_Records_:
[start]
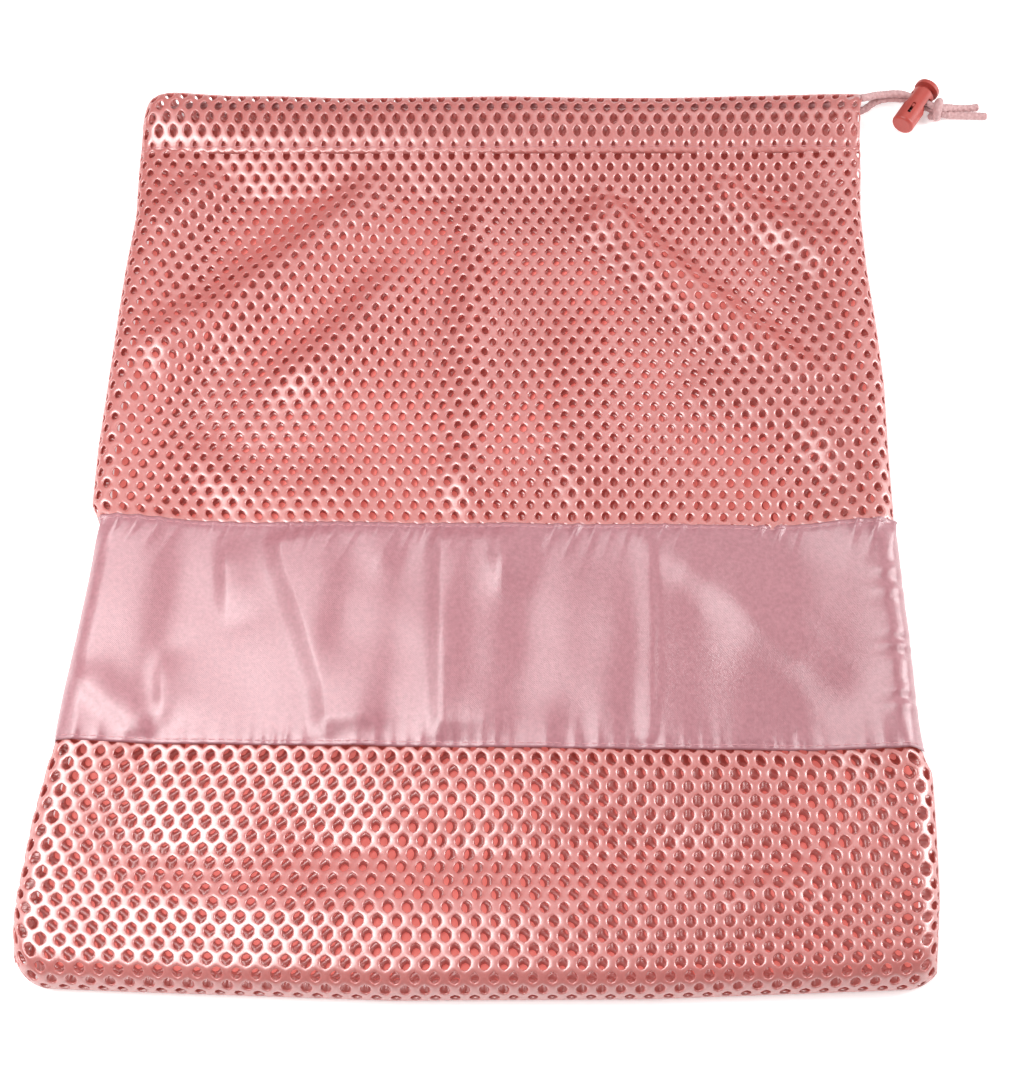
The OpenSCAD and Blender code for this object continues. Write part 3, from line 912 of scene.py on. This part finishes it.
# the drawcord inside the casings
HELD_END = HALF_W - 2
HELD_Y, HELD_TURN_X, HELD_TURN_R = 192.4, -154.5, 3.8
FRONT_Z, BACK_Z = 10.4, BACK_CORD[0][2]
held = [(HELD_END, MOUTH_Y - 5, FRONT_CORD[0][2])] + [(x, HELD_Y, FRONT_Z) for x in np.linspace(148, -140, 21)]
held += [(HELD_TURN_X - HELD_TURN_R * math.sin(q), HELD_Y - 4, (FRONT_Z + BACK_Z) / 2 + HELD_TURN_R * math.cos(q))
         for q in np.linspace(0, math.pi, 9)]
held += [(x, HELD_Y, BACK_Z) for x in np.linspace(-140, 140, 21)] + [(HELD_END, MOUTH_Y - 5, BACK_Z)]


def drawcord_tube():
    """The part of the cord that the casings hold."""
    line, length = spline(held, 0.6)
    along = unit(np.gradient(line, axis=0))
    side = np.tile(np.array([0.0, 1.0, 0.0]), (len(line), 1))
    angle = np.linspace(0, math.tau, 12, endpoint=False)[None]
    place = np.linspace(0, length, len(line))[:, None]
    r = CORD_D / 2 * (0.93 + 0.07 * np.sin(4 * angle + place * math.tau / BRAID_LAY))
    points, quads = rings_along(line, side, np.cross(side, along), r, angle)
    piece = mesh_piece("drawcord_held", points, [quads], CORD, "bag")
    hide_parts("drawcord")



drawcord_tube()

# ---------------------------------------------------------------- the casings' section lengths, worked out and not kept

for piece, section in ((front_casing, FRONT_SECTION), (back_casing, BACK_SECTION)):
    section_line(section)[1] * MM

# ---------------------------------------------------------------- floor, light and film


FLOOR_R = 6.0                       # half width of the floor, in metres
PAPER = (0.94, 0.94, 0.94)
PAPER_GLOW = 0.45                   # the white paper is lit a little from below
# The sheet under the bag is painted light: its dark pink is painted shade and its glow is painted bounce light
# from the cloth.
PAINTED_SHADE_UNDER_BAG = (0.80, 0.24, 0.21)      # the pink light that the cloth throws on the paper beneath it
PAINTED_BOUNCE_GLOW = 0.40


def paper(name, points, faces, colour, glow):
    """A flat sheet of staging that glows a little. Under the bag the glow and the pink colour are painted bounce
    light and painted shade.
    """
    mesh = bpy.data.meshes.new(name)
    mesh.from_pydata(points, [], faces)
    sheet = bpy.data.objects.new(name, mesh)
    bpy.context.scene.collection.objects.link(sheet)
    material, tree, shader = new_material(name + "_paper", colour, 0.9)
    shader.inputs["Specular IOR Level"].default_value = 0.0
    shader.inputs["Emission Color"].default_value = (*colour, 1)
    shader.inputs["Emission Strength"].default_value = glow
    mesh.materials.append(material)


def make_floor():
    r = FLOOR_R
    paper("floor", [(-r, -r, 0), (r, -r, 0), (r, r, 0), (-r, r, 0)], [(0, 1, 2, 3)], PAPER, PAPER_GLOW)
    # the sheet under the bag: painted shade and painted pink bounce light
    across, up = np.meshgrid(np.linspace(-1, 1, 41), np.linspace(0, 1, 41))
    y = BOTTOM_Y + 4 + (MOUTH_Y - BOTTOM_Y - 9) * up
    x = across * (side_width(across, y) - 5)
    y = y + bottom_bow(x) * (1 - up)
    points = [(px * MM, py * MM, 0.00004) for px, py in zip(x.ravel(), y.ravel())]
    faces = [(i, i + 1, i + 42, i + 41) for j in range(40) for i in range(41 * j, 41 * j + 40)]
    paper("painted_shade_under_bag", points, faces, PAINTED_SHADE_UNDER_BAG, PAINTED_BOUNCE_GLOW)


def area_light(name, place, aim, size, power):
    data = bpy.data.lights.new(name, "AREA")
    data.shape = "RECTANGLE"
    data.size, data.size_y = size
    data.energy = power
    lamp = bpy.data.objects.new(name, data)
    bpy.context.scene.collection.objects.link(lamp)
    lamp.location = place
    lamp.rotation_mode = "QUATERNION"
    lamp.rotation_quaternion = (Vector(aim) - Vector(place)).to_track_quat("-Z", "Y")


make_floor()
area_light("key", (-0.34, -0.08, 0.62), (-0.06, -0.08, 0), (0.46, 0.46), 5.2)
area_light("left", (-0.80, 0.0, 0.30), (-0.1, 0, 0), (0.2, 0.6), 0.9)
area_light("right", (0.80, 0.12, 0.42), (0.1, 0, 0), (0.25, 0.7), 5.8)
area_light("top", (0.30, 0.70, 0.80), (0.1, 0.2, 0), (0.8, 0.4), 1.6)
world = bpy.data.worlds.new("studio")
bpy.context.scene.world = world
world.use_nodes = True
world.node_tree.nodes["Background"].inputs["Color"].default_value = (1, 1, 1, 1)
world.node_tree.nodes["Background"].inputs["Strength"].default_value = 0.22
bpy.context.scene.view_settings.view_transform = "Standard"
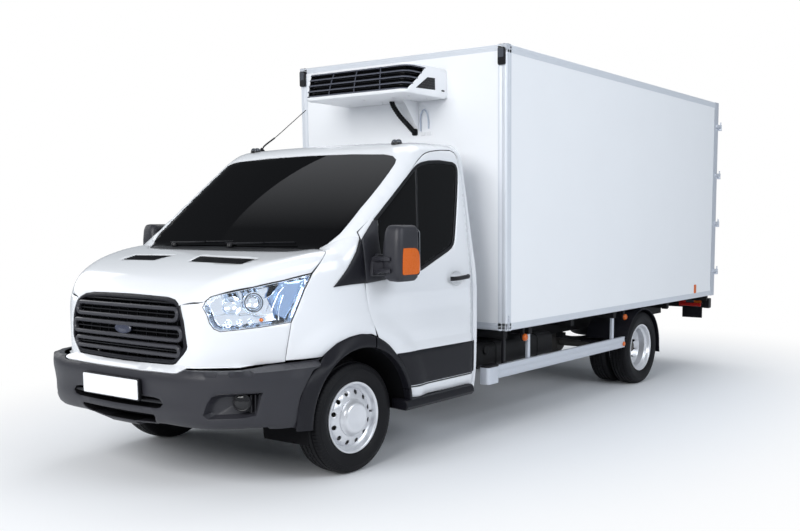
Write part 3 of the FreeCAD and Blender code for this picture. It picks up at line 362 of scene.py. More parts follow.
def dust_group():
    """Road film: full near the ground, gone at Top, broken up by noise."""
    g, given, end = group("road_dust", [("Top", 1.0), ("Amount", 0.5), ("Scale", 3.0)], ["Mask"])
    place = own_place(g)
    height = node(g, "ShaderNodeSeparateXYZ", {0: place}).outputs["Z"]
    fade = node(g, "ShaderNodeMath", {0: height, 1: given["Top"]}, operation="DIVIDE", use_clamp=True).outputs[0]
    low = node(g, "ShaderNodeMath", {0: 1.0, 1: fade}, operation="SUBTRACT").outputs[0]
    patch = node(g, "ShaderNodeTexNoise", {"Vector": place, "Scale": given["Scale"], "Roughness": 0.7})
    feed(g, end, {"Mask": product(g, product(g, low, patch.outputs["Fac"]), given["Amount"], clamp=True)})
    return g


GRAIN, DUST = grain_group(), dust_group()
print("node groups", GRAIN.name, DUST.name)

# %% [markdown]
# Paint, plastic, rubber and metal differ in a few numbers only, so one recipe makes them all: a colour that
# shifts a little over large patches, a grain that stirs roughness and bump, and some road film low down. Glass
# and clear plastic have a recipe of their own with plain numbers.

# %% One recipe for every opaque finish, and one for clear ones
def new_material(name):
    """New material with its tree and its shader."""
    m = bpy.data.materials.new(name)
    m.use_nodes = True
    return m, m.node_tree, m.node_tree.nodes["Principled BSDF"]


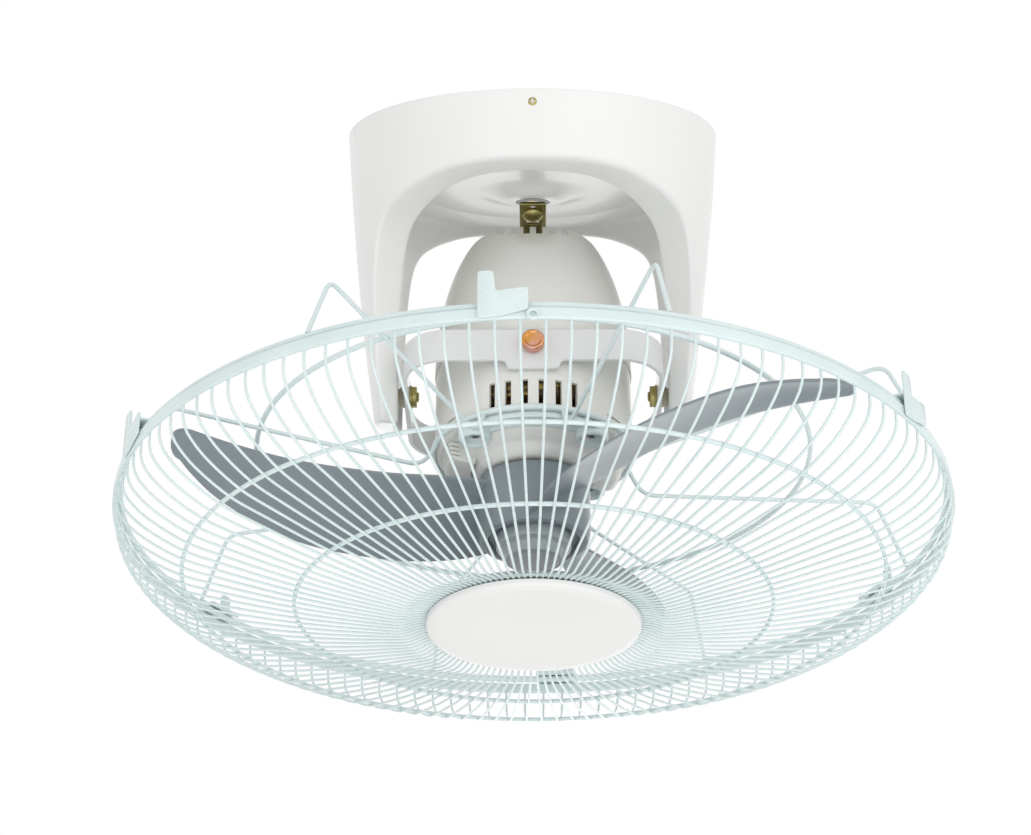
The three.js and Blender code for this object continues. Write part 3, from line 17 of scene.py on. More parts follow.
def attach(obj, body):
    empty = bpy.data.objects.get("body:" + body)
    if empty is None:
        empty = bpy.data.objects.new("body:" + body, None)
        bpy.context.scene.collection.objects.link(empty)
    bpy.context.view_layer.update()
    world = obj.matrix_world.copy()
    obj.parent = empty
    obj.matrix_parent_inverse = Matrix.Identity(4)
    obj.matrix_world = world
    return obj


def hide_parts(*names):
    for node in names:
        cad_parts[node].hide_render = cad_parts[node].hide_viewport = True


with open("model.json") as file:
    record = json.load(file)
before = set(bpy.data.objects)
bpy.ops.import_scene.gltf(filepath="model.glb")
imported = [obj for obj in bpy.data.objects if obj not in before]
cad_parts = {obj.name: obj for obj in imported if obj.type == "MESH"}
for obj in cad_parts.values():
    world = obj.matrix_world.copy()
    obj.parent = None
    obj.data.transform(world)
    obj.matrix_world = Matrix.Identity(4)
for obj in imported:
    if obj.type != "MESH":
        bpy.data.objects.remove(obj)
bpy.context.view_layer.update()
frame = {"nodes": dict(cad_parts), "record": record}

# ---------------------------------------------------------------- frames and driving sizes
MM = 0.001
HEAD_TILT = 21.25                 # degrees, towards the camera
GIMBAL_DEPTH = 146.6              # ceiling to the crossing of the gimbal axes
FAN = Matrix.Scale(MM, 4)
HEAD = (Matrix.Translation((0, 0, -GIMBAL_DEPTH * MM))
        @ Matrix.Rotation(-math.radians(HEAD_TILT), 4, "X") @ FAN)

CANOPY_RADIUS = 103               # at the ceiling
CANOPY_FOOT_RADIUS = 87.7
CANOPY_HEIGHT = 164.5
VAULT_RADIUS = 77
HOUSING_RADIUS = 54
RIM_RADIUS = 223
RIM_REAR = 79.9                   # distances along the head's axis
RIM_WIDTH = 6.1
RIM_THICKNESS = 2.4
REAR_RIM_RADIUS = 219.4
REAR_RIM_AT = 77.6
REAR_RIM_WIRE = 2
WIRE_COUNT = 120
WIRE = 0.7
BADGE_RADIUS = 57
BADGE_FRONT = 142.2
BADGE_REAR = 137.2
FAR = 99                          # stands for a corner or a distance beyond any limit

body_of = {n: b for b, ns in frame["record"]["behaviour"]["bodies"].items() for n in ns}
slot_of = {s["node"]: s["material_slot"] for s in frame["record"]["subparts"]}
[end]
_To be done_: Select and copy every line from the records that includes the word "collection".

_Response_:
    bpy.context.scene.collection.objects.link(sheet)
    bpy.context.scene.collection.objects.link(lamp)
        bpy.context.scene.collection.objects.link(empty)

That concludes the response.